▶ _Given data_

######

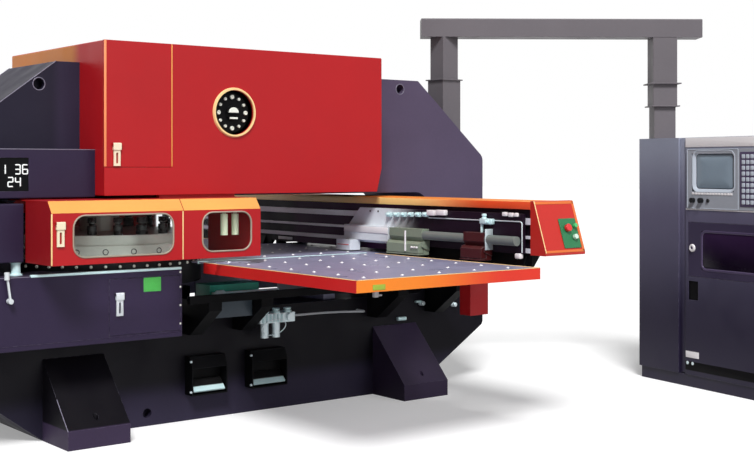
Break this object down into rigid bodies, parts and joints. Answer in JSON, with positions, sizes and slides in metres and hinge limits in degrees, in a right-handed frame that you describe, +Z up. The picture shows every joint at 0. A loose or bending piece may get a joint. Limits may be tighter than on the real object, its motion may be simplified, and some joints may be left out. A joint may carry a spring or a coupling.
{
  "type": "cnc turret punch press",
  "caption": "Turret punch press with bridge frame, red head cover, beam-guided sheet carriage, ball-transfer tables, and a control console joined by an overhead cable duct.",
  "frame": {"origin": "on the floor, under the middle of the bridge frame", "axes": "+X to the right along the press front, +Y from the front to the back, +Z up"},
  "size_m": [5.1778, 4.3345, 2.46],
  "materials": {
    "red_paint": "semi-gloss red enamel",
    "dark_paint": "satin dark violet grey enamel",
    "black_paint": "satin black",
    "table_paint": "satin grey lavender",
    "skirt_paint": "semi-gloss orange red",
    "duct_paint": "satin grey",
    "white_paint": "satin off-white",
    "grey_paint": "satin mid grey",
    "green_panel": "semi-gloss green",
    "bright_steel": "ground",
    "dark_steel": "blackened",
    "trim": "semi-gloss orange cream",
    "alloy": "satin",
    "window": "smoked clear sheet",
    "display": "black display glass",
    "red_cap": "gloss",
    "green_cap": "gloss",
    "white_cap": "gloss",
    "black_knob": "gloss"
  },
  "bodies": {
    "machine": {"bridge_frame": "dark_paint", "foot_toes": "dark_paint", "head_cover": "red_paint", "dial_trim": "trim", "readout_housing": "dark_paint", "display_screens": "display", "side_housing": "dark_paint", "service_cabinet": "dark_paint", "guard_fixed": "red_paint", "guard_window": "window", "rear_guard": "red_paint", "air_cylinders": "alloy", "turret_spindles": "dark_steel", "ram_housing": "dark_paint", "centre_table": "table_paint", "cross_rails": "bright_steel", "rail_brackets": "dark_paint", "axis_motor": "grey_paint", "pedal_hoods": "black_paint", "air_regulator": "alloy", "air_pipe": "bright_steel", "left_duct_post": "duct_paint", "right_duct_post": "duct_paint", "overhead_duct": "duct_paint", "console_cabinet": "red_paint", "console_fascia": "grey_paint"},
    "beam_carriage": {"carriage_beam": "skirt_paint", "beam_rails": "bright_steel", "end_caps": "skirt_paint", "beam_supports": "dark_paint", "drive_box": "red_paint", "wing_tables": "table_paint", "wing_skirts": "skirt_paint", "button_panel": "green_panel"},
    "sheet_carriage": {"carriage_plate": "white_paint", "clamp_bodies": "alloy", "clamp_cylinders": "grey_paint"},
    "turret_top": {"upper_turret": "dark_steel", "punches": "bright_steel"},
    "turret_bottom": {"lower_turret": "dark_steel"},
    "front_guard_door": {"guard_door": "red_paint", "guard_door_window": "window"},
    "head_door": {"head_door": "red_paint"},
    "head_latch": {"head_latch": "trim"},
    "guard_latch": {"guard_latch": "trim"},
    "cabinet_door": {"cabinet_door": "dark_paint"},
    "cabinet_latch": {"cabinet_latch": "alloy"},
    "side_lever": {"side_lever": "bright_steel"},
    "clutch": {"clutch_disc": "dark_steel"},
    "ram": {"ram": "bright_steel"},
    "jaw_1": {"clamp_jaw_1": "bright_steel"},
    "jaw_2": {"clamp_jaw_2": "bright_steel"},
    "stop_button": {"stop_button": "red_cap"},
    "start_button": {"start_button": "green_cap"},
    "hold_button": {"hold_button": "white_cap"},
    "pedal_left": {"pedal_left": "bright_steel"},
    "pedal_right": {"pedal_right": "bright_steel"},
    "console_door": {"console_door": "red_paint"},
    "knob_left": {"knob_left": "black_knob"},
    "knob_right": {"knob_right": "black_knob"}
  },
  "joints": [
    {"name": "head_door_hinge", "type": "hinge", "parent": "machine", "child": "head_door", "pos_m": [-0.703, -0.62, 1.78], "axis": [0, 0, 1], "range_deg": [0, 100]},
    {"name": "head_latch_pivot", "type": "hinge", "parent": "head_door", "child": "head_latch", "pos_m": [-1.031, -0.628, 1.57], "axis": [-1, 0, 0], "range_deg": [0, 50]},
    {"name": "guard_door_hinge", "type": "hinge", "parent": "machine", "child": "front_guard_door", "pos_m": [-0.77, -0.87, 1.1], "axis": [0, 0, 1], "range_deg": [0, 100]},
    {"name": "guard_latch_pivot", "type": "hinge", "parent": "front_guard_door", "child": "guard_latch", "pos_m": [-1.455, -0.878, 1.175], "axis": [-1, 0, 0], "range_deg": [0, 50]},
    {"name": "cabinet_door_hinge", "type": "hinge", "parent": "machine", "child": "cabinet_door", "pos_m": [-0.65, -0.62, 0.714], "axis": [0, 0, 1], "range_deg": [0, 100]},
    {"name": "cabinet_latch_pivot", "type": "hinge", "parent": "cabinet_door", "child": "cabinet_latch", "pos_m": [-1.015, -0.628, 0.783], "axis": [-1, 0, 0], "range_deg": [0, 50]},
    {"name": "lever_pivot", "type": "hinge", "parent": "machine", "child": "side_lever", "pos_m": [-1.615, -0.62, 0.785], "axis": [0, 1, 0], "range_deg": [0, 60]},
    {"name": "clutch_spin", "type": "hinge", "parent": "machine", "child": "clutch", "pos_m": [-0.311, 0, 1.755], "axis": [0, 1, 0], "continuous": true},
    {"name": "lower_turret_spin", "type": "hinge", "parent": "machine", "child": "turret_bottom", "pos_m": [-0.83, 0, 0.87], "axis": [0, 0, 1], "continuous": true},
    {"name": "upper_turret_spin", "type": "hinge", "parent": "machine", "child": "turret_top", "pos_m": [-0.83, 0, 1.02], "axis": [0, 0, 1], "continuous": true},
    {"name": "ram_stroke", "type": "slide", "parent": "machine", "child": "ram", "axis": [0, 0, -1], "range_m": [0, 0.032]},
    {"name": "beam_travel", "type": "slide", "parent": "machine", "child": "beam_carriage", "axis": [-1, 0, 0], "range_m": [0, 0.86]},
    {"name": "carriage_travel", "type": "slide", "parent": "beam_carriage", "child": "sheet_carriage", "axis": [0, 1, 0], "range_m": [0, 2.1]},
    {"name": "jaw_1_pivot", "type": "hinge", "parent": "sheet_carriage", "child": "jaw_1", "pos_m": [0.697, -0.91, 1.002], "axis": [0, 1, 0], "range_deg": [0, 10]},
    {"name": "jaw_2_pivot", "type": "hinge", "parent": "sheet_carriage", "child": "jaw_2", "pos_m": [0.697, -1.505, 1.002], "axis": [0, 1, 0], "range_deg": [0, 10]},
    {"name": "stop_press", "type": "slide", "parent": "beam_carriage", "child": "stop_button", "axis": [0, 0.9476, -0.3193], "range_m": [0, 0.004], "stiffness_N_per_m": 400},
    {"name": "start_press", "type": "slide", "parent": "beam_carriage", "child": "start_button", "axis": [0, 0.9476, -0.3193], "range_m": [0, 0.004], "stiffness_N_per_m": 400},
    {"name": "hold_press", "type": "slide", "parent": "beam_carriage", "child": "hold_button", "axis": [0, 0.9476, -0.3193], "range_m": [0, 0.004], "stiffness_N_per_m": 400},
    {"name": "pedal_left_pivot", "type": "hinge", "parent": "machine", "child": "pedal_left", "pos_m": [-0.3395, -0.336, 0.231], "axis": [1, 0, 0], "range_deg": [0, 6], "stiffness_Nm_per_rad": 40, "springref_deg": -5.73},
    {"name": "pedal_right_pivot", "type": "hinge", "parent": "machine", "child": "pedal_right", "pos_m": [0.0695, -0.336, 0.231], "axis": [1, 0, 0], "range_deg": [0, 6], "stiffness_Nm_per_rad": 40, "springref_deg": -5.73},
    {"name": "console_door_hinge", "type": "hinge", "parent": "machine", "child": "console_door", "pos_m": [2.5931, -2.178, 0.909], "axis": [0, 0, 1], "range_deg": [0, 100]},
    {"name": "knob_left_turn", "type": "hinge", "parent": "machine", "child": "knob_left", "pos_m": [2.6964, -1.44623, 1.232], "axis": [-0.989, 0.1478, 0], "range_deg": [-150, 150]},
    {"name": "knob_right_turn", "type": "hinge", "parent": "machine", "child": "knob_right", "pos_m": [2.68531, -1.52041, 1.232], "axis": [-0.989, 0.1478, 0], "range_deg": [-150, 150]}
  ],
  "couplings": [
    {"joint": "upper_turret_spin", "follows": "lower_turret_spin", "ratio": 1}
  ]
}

######

▶ _Work instructions_
Look for the word "joints" and return every line where it occurs.

▶ _Written response_
Break this object down into rigid bodies, parts and joints. Answer in JSON, with positions, sizes and slides in metres and hinge limits in degrees, in a right-handed frame that you describe, +Z up. The picture shows every joint at 0. A loose or bending piece may get a joint. Limits may be tighter than on the real object, its motion may be simplified, and some joints may be left out. A joint may carry a spring or a coupling.
  "joints": [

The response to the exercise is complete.